Exchanges often provide built-in wallets for storing assets, but their main purpose is facilitating trades, not long-term storage.
How Crypto Exchanges Work
Exchanges function as marketplaces where buyers and sellers meet. After creating an account, you can:
- Trade cryptocurrencies like Bitcoin or Ethereum.
- Convert crypto to fiat or vice versa.
- Monitor real-time market data.
Many exchanges offer integrated wallets, making it convenient to store assets immediately after purchase. However, this convenience comes with trade-offs in security and control.
Key Differences Between Crypto Wallets and Exchanges
While both tools can hold cryptocurrency, they differ significantly in function and security.
Purpose and Functionality
Crypto wallets are designed for secure storage and management of digital assets. Exchanges, on the other hand, are built for trading and liquidity. You can store crypto on an exchange, but that is not its primary purpose.
Control Over Private Keys
When you use a self-custody wallet, you retain full control of your private keys—meaning you have complete ownership of your assets. With exchanges, the platform controls the private keys. This means you rely on the exchange to manage and secure your funds.
A common saying in the crypto community highlights this distinction: “Not your keys, not your coins.”
Trading Convenience
Exchanges make frequent trading easier. Since your assets are already on the platform, you can execute trades quickly without transferring funds. This reduces transaction fees and waiting times, which is ideal for active traders.
Which Should You Use: Wallet or Exchange?
Your choice depends on your trading habits and security priorities.
- For long-term holders: A cold wallet (hardware or paper) offers the highest security. It keeps your assets offline and away from online threats.
- For active traders: Keeping funds on an exchange can be more practical. It supports quick trades and reduces transfer costs.
Each option has its own risks and benefits.
Risks of Keeping Crypto on an Exchange
Since exchanges are online and centralized, they are vulnerable to:
- Hacks and security breaches
- Operational failures or scams
- Regulatory issues or bankruptcy
Historical incidents, such as the 2018 Coincheck hack ($534 million in losses) or the 2022 Crypto.com breach, underscore these risks. While many exchanges have insurance policies, storing large amounts on any platform is generally not advised.
Risks of Using a Crypto Wallet
Self-custody wallets are safer but still carry risks:
- Loss or theft of hardware devices
- Forgetting private keys or backup phrases
- Damage or failure of storage media
With a wallet, you are solely responsible for security. There is no customer support to help recover lost keys.
Hot wallets, though more convenient than cold storage, remain connected to the internet and can still be hacked.
Frequently Asked Questions
What is the main difference between a crypto wallet and an exchange?

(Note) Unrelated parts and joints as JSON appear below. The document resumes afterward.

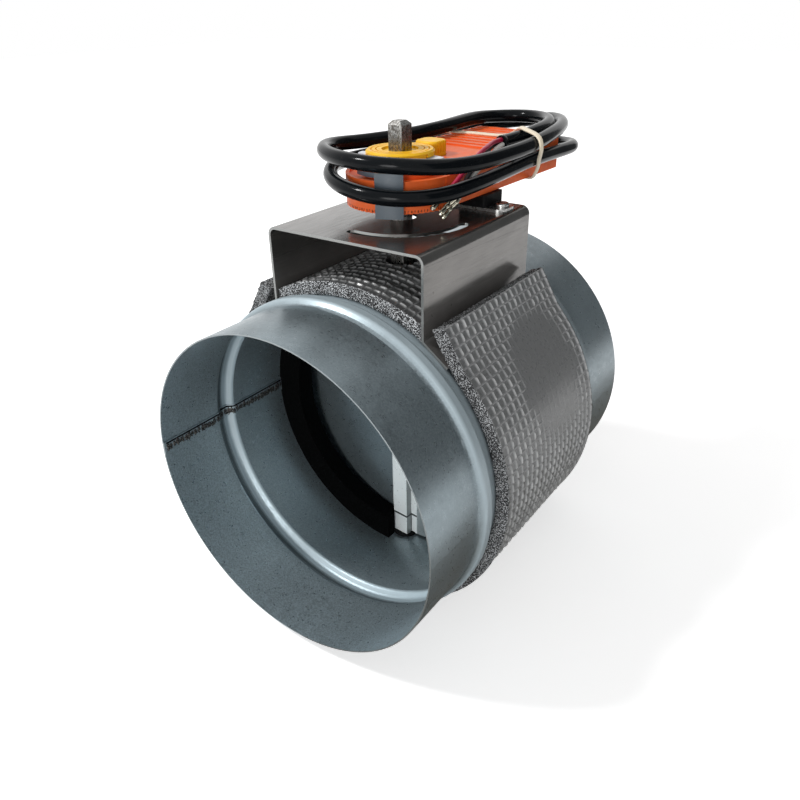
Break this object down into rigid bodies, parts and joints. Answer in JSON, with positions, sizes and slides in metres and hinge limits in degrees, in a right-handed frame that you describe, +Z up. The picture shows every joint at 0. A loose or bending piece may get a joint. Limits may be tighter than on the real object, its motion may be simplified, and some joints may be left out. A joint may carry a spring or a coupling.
{
  "type": "motorized duct damper",
  "caption": "Round sheet metal duct section with a shut-off blade turned by a rotary actuator that stands on a bridge bracket over insulation, with its cable coiled on top.",
  "frame": {"origin": "centre of the duct's front rim, on the duct axis", "axes": "+Y along the duct axis from the front rim to the rear rim, +Z up along the damper shaft towards the actuator, +X to the right seen from the front"},
  "size_m": [0.1722, 0.2377, 0.2348],
  "materials": {
    "galvanised_sheet": "zinc coated sheet with a satin sheen",
    "shaft_steel": "bright square bar with a rough sawn skin",
    "fastener_steel": "zinc plated",
    "foam": "matt dark grey cell foam with a waffle skin",
    "seal_rubber": "matt black",
    "black_plastic": "matt black",
    "orange_plastic": "satin orange",
    "yellow_plastic": "satin yellow",
    "slate_plastic": "satin slate grey",
    "white_plastic": "satin white",
    "cable_jacket": "glossy black",
    "red_insulation": "satin crimson",
    "black_insulation": "satin black",
    "white_insulation": "satin white",
    "ferrule_metal": "tinned",
    "band_rubber": "matt cream",
    "gear_plastic": "satin natural plastic",
    "gear_steel": "machined",
    "motor_can": "plated can",
    "board": "green solder mask"
  },
  "bodies": {
    "duct": {"duct_body": "galvanised_sheet", "insulation_wrap": "foam", "insulation_strip": "foam", "bracket": "galvanised_sheet", "bracket_rivets": "fastener_steel", "front_half_seal": "seal_rubber", "rear_half_seal": "seal_rubber", "housing_base": "orange_plastic", "housing_cover": "orange_plastic", "housing_screws": "fastener_steel", "button_spring": "fastener_steel", "motor": "motor_can", "gear_axles": "gear_steel", "circuit_board": "board", "anti_rotation_strap": "fastener_steel", "anti_rotation_block": "black_plastic", "strap_screws": "fastener_steel", "cable_gland": "black_plastic", "power_cable": "cable_jacket", "core_red": "red_insulation", "core_black": "black_insulation", "core_white": "white_insulation", "wire_ferrules": "ferrule_metal", "rubber_band": "band_rubber"},
    "shaft": {"damper_shaft": "shaft_steel", "blade_front_sheet": "galvanised_sheet", "blade_rear_sheet": "galvanised_sheet", "shaft_sleeves": "galvanised_sheet", "upper_bush": "black_plastic", "lower_bush": "black_plastic", "output_gear": "gear_steel", "clamp_ring": "yellow_plastic", "pointer": "white_plastic"},
    "button": {"release_button": "yellow_plastic"},
    "end_stop": {"end_stop_clip": "slate_plastic"},
    "second_wheel": {"second_gear": "gear_steel"},
    "first_wheel": {"first_gear": "gear_plastic"},
    "motor_rotor": {"motor_pinion": "gear_plastic"}
  },
  "joints": [
    {"name": "blade_turn", "type": "hinge", "parent": "duct", "child": "shaft", "pos_m": [0, 0.09625, 0], "axis": [0, 0, -1], "range_deg": [-6, 74]},
    {"name": "second_gear_turn", "type": "hinge", "parent": "duct", "child": "second_wheel", "pos_m": [-0.01167, 0.11558, 0.118], "axis": [0, 0, -1], "range_deg": [-308, 36]},
    {"name": "first_gear_turn", "type": "hinge", "parent": "duct", "child": "first_wheel", "pos_m": [-0.00369, 0.12632, 0.121], "axis": [0, 0, -1], "range_deg": [-101.2, 862.8]},
    {"name": "motor_turn", "type": "hinge", "parent": "duct", "child": "motor_rotor", "pos_m": [-0.00013, 0.13922, 0.122], "axis": [0, 0, -1], "range_deg": [-2414.6, 282.2]},
    {"name": "release_press", "type": "slide", "parent": "duct", "child": "button", "axis": [0, 0, -1], "range_m": [0, 0.002], "stiffness_N_per_m": 300, "springref_m": -0.002, "deforming": ["button_spring"]},
    {"name": "end_stop_turn", "type": "hinge", "parent": "duct", "child": "end_stop", "pos_m": [0, 0.09625, 0.12], "axis": [0, 0, 1], "range_deg": [-15, 25]}
  ],
  "couplings": [
    {"joint": "second_gear_turn", "follows": "blade_turn", "ratio": -4},
    {"joint": "first_gear_turn", "follows": "blade_turn", "ratio": 11.2},
    {"joint": "motor_turn", "follows": "blade_turn", "ratio": -31.36}
  ]
}
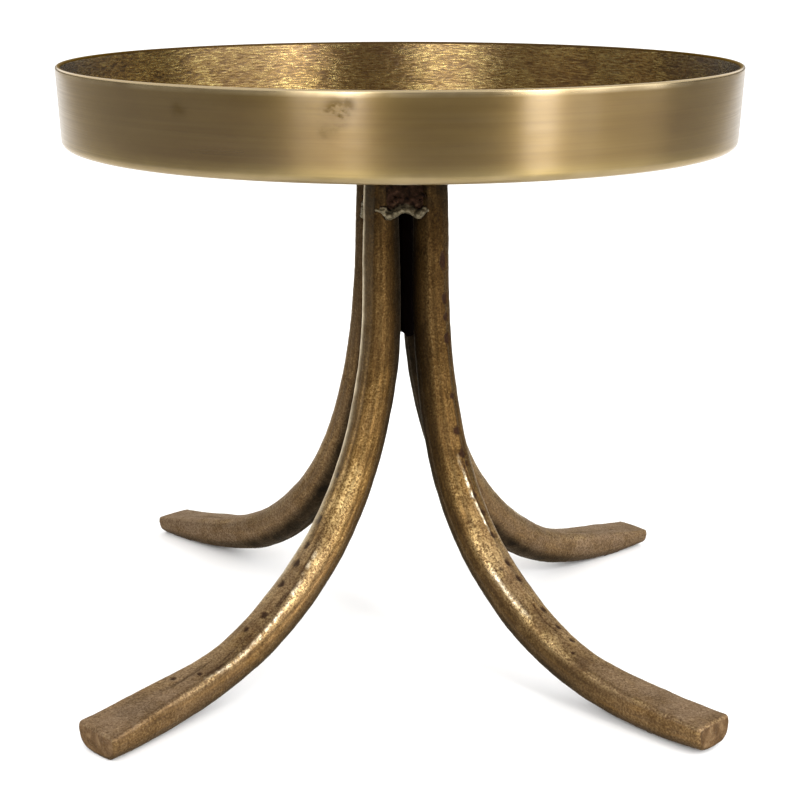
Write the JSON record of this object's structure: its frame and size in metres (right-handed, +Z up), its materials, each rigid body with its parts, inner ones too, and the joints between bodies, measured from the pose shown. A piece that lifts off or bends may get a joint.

A crypto wallet is designed for storing and managing digital assets securely, giving you full control over private keys. An exchange is a trading platform where you can buy, sell, and convert cryptocurrencies, but you do not control the private keys when storing funds there.
Is it safe to leave cryptocurrency on an exchange?
It is convenient for active trading, but riskier for long-term storage. Exchanges are frequent targets for hackers, and you rely on the platform’s security measures. For larger amounts, use a private wallet.
Can I use both a wallet and an exchange?
Yes. Many traders keep a small amount on exchanges for daily trading and transfer the bulk of their assets to a secure wallet for long-term holding. This balanced approach maximizes both security and convenience.
What happens if I lose my private key?
If you lose your private key and have no backup, you permanently lose access to your cryptocurrency. There is no way to recover it. Always store backups in multiple secure locations.
Are hardware wallets safer than software wallets?
Yes, hardware wallets are generally considered safer because they store private keys offline, making them immune to online hacking attempts. Software wallets (hot wallets) are connected to the internet and are more vulnerable.
How do I transfer crypto from an exchange to a wallet?
You can withdraw funds from your exchange account by entering your wallet’s public address. Always double-check the address before confirming the transaction. 👉 Learn how to transfer crypto securely
Final Thoughts
Choosing between a crypto wallet and an exchange depends on your goals. If security is your priority, a hardware wallet is the best choice. If you trade frequently, using an exchange may be more efficient.
Evaluate your risk tolerance, trading frequency, and technical comfort before deciding. No solution is perfect—each offers a balance of safety, control, and convenience. The key is to stay informed and use the right tool for your needs.